Paris, with popcorn
  • 05
  • Aug
  • 2010

You must not be addicted to film or blind to the city’s inexhaustible charms, to go to the movies in Paris in all weathers and all seasons because it is, by a wide margin, the best place in the world to watch film. Paris offers a variety of choices that pales many big cities. Paris’ riches include a peerless selection of American films from Hollywood’s golden age, playing every week of the year. After all, this was the first city to show films publicly ( a plaque at 14 Boulevard des Capucine celebrates that De. 28, 1895, event) , and it is loath to give up its preeminence.

Paris’ position as the preeminent moviegoing city is not an accident; it flows from France’s belief in and commitment to the art of film. This is a country that believes, more strongly and self-consciously than even America, that film is part of its heritage, its actual cultural identity.

Paris has a wide diversity of movie theaters as it has films. Two are so unusual that you have to visist them, though they show mostly French or French-subtitled fare. One is the Panthéon, 13 Rue Victor-Cousin in the 5th Arr.. Built in 1907 it is the oldest movie house in Paris, the first to show films in English, and it still has a remarkable stylized facade that features the outline of a venerable projector. The café has been refurbished by Cathérine Deneuve with the help of a Parisian antiquair in 2007.

Then there is La Pagode. Looming forbiddingly over 57, Rue de Babylone in the 7th Arr. like a Japanese Addams Family house, La Pagode, with its brooding side garden and stone lions, may be the most atmospheric movie theater in the world. It was built by a French architect but with many decorative elements that came from Japan. It started life in 1895 as a ballroom for one of the wealthy owners of the nearby Bon Marché department store and became a cinema in 1931. It got a huge restauration some years ago.

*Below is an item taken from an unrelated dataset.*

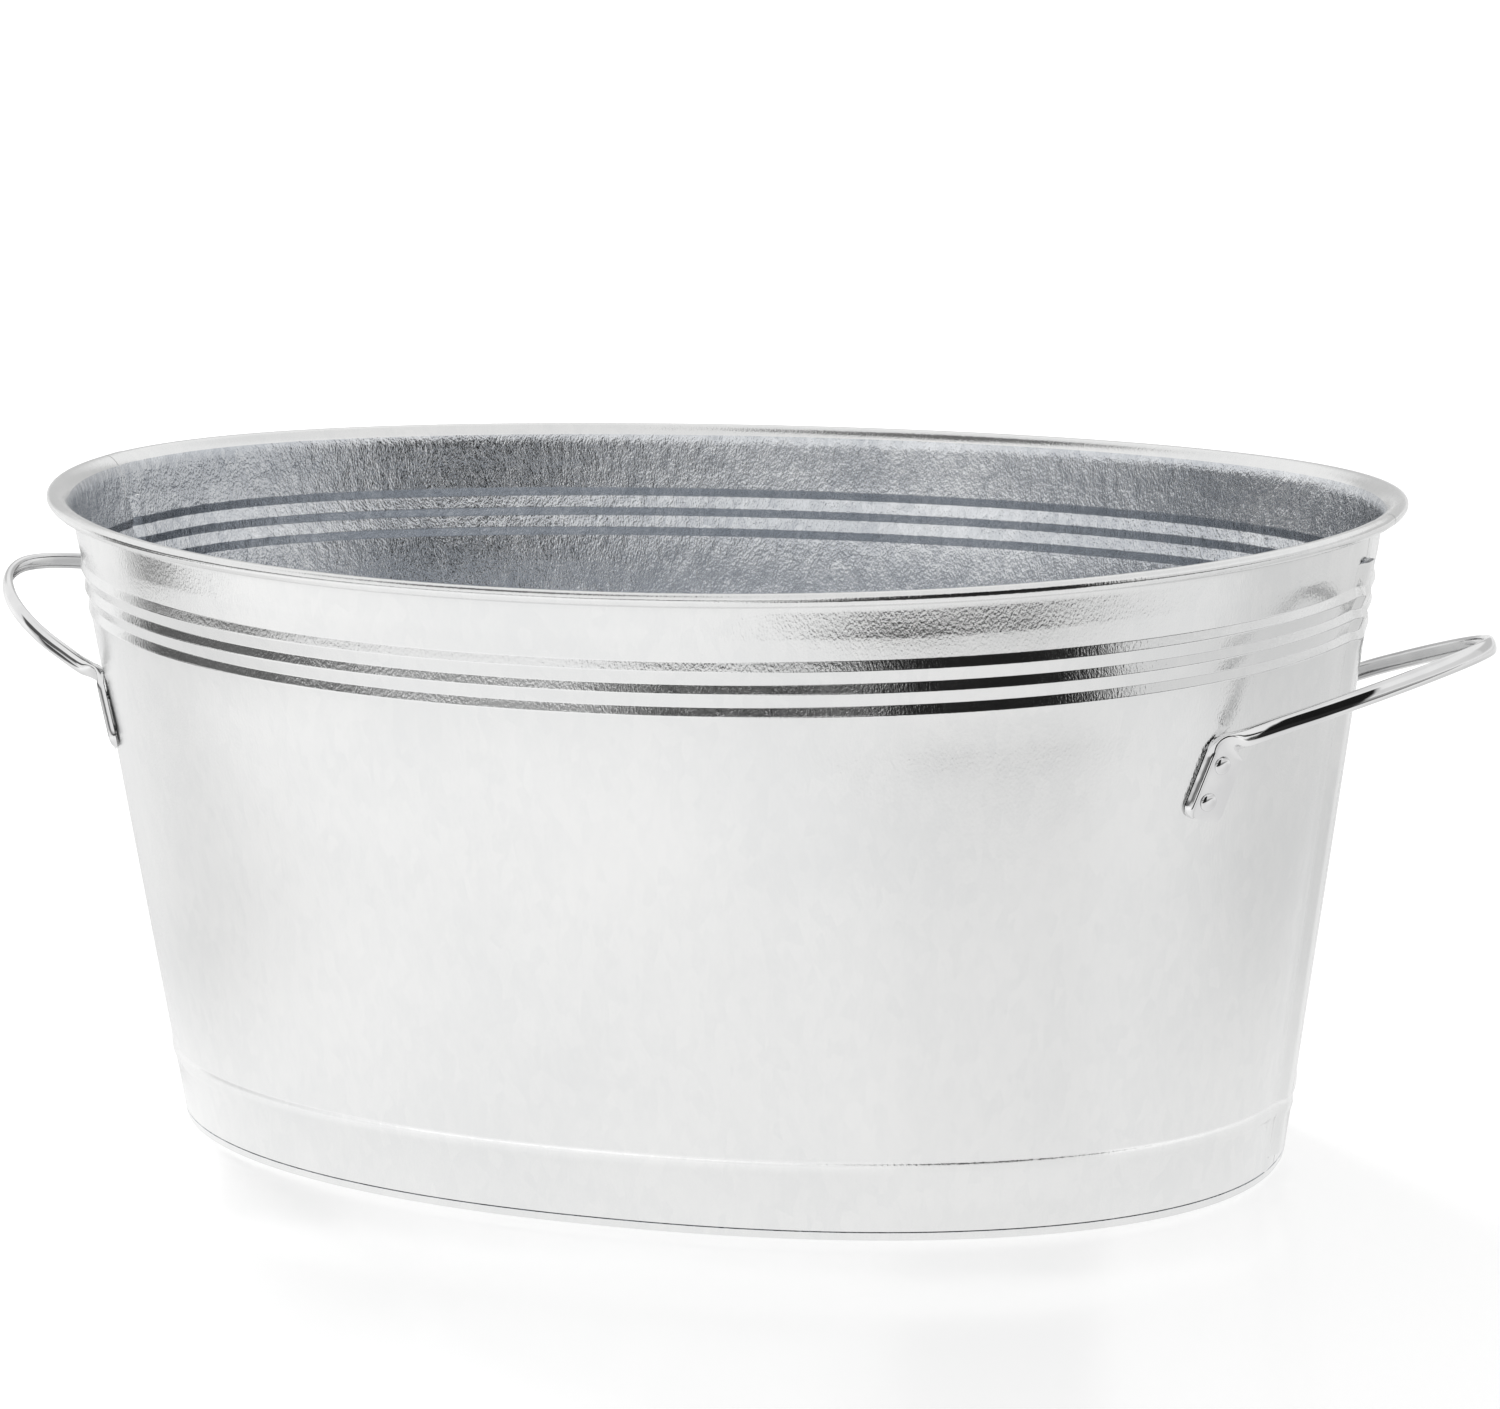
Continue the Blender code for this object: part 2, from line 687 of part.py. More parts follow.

The other great theater where Hollywood films, especially if they’re Disney, may be playing in Le Grand Rex. This impressive 2800 seat movie palace ( one of the largest in Europe and possibly the largest in the world still showing movies every day ) is the highest-grossing theater in all of France. Le Grand Rex, on Boulevard Poissonière in the 10th Arr. is a national historical monument, so its three levels of seats, original wall murals and Art Déco decorations are kept in impeccable condition. It was built in 1932 with an interior meant to recall the Tunisian childhood of entrepreneur Jacques Haik. It had kennels and a hairdresser and was used late at night by Hollywood mogul Darryl F.Zanuck as his private screening room. Such luminaries as Ray Charles and Bob Dylan have taken the stage, which is larger than the old Paris Opéra. If you like they do a one hour interactive tour behind the scenes ” Les étoiles du Rex ” by reservation only.

And of course you can also go to the new MK2 chain in the shadow of France’s controversial François Mitterand National Library. It has also a bookstore well stocked with a strong cinema section, a classical-musica boutique features CDs from the French label Harmonia Mundi and a 5000 title DVD store. Any of these shops would be worth a visit, to have them all together in the lobby theater is a dream come true.

How to make sense of all this ? How to deal with the French repertory custom of changing programs every day of the week and sometimes showing several different films a day ? The answer is Pariscope, an inexpensive pocket-sized weekly guide to the city’s events that devotes nearly 100 of its pages to a comprehensive look at film in Paris. It sells at almost every newsstand in Paris, goes on sale midweek. The magazine has addresses, métro stops, admission prices and the all-important show times, plus the notation about whether the film will be in its original language (v.o.) or dubbed into French (v.f.).